The mubtadaʾ normally must be maʿrifa (definite). If it is nakira, the sentence is ambiguous (an indefinite noun + indefinite khabar looks like naʿt-manʿūt).

Exceptions — a nakira mubtadaʾ is permitted when:

Condition Example
Mubtadaʾ has a naʿt after it رَجُلٌ يَقُولُ هَذَا جَاهِلٌ — a man [who says this] is ignorant
Khabar is a shibh-jūmlah (prepositional phrase) — then order is swapped فِي الغُرفَةِ رَجُلٌ — in the room is a man

When the Khabar is a Shibh-Jūmlah — Swap Order

When the mubtadaʾ is nakira and the khabar is a preposition phrase, the khabar comes first: - ❌ رَجُلٌ فِي الغُرفَةِ — not idiomatic - ✅ فِي الغُرفَةِ رَجُلٌ — correct


8. الكلمة التابعة — The Four Followers (التوابع)

Words that follow another word and share its grammatical case (rafʿ / naṣb / jarr):

Follower Arabic Function
النعت naʿt Adjective — describes the mawṣūf
البدل badal Substitute — replaces/clarifies the mubdal minhu
العطف ʿaṭf Conjunction — coordinates two items
التوكيد tawkīd Emphasis — reinforces the word it follows

All four agree in iʿrāb with the word they follow (يَتبَع مَا قَبلَه).


9. Iʿrāb of Āyah 7 of Sūrat al-Fātiḥah

صِرَاطَ الَّذِينَ أَنعَمتَ عَلَيهِم *** غَيرِ المَغضُوبِ عَلَيهِم وَلَا الضَّالِّين

Element Analysis
صِرَاطَ Badal from الصِّرَاطَ in the previous āyah (manṣūb)
الَّذِينَ Ism mawṣūl — muḍāf ilayh of صِرَاطَ (majrūr)
أَنعَمتَ عَلَيهِم Ṣilat al-mawṣūl (no iʿrāb); عَلَيهِم is the ʿāʾid (jarr, referring to الَّذِينَ)
غَيرِ Badal from الَّذِينَ (majrūr — following its mubdal minhu)
المَغضُوبِ عَلَيهِم Muḍāf ilayh of غَيرِ; مَغضُوب = ism mafʿūl from غَضِبَ which always takes عَلَى → مَغضُوب عَلَيهِم
الضَّالِّين ʿAṭf on المَغضُوبِ; ism fāʿil from ضَلَّ (ḍalla — to go astray); assimilation: الضَّالِّين (lām + lām → shadda)

Verbs Requiring Compulsory Prepositions

Some verbs always take a specific preposition — the preposition is inseparable from the verb's meaning: - غَضِبَ always takes عَلَى (to be angry with/at) - بَحَثَ always takes عَن (to search for)

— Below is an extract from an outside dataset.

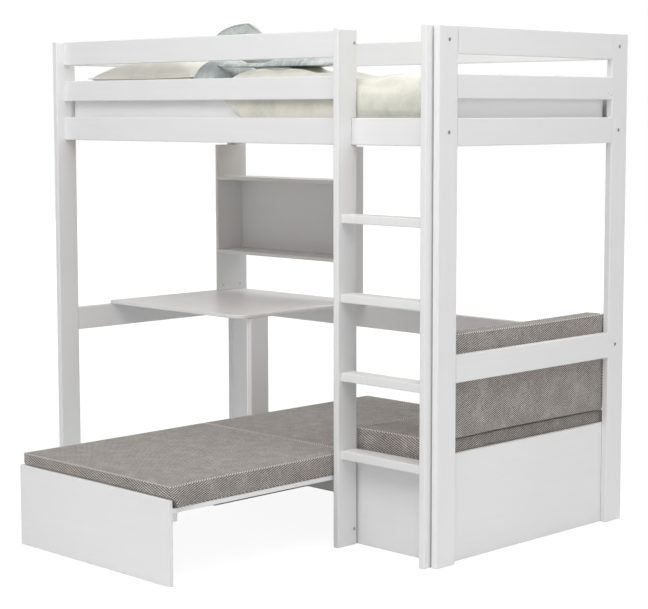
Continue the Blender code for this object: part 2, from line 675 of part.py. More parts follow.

When making ism fāʿil or mafʿūl from such verbs, the preposition is retained. And when pluralising, you change only the attached pronoun (not the ism itself): - Singular: المَغضُوبُ عَلَيه - Plural: المَغضُوبُ عَلَيهِم

Tafsīr Note — الَّذِينَ أَنعَمتَ عَلَيهِم

According to many mufassirīn: - المَغضُوبُ عَلَيهِم = those upon whom Allāh's anger fell — the Jews (Banū Isrāʾīl), who knew the truth but rejected it out of pride and jealousy - الضَّالِّين = those who went astray (without arrogance, but through ignorance/misguidance) — the Christians (al-Naṣārā)


10. Key Lessons from This Session

Summary of Lessons

  1. Mubālaghah pattern meanings only apply when the word is an ism fāʿil variant — not for maṣdars or proper names.
  2. هدى takes three preposition patterns (direct, إلى, لـ) — each has subtle rhetorical differences.
  3. أَقَامَ الصَّلَاةَ = establishing Ṣalāh in full — includes all inward and outward conditions.
  4. Every embedded jūmlah is always nakira; this governs whether it functions as naʿt or ḥāl.
  5. Jūmlah after nakira noun = naʿt; Jūmlah after maʿrifa noun = ḥāl.
  6. To give a definite noun a sentence-adjective: use ism mawṣūl as the bridge.
  7. ʿĀʾid (fāʿil) cannot be omitted; ʿāʾid (mafʿūl bih) can be — and commonly is.
  8. Four followers (تَوَابِع): naʿt, badal, ʿaṭf, tawkīd — all agree in case with the word they follow.
  9. Some verbs require compulsory prepositions; the preposition remains in ism fāʿil/mafʿūl.

Next session: exercises for Sūrat al-Fātiḥah, then moving on to the next Quranic passage.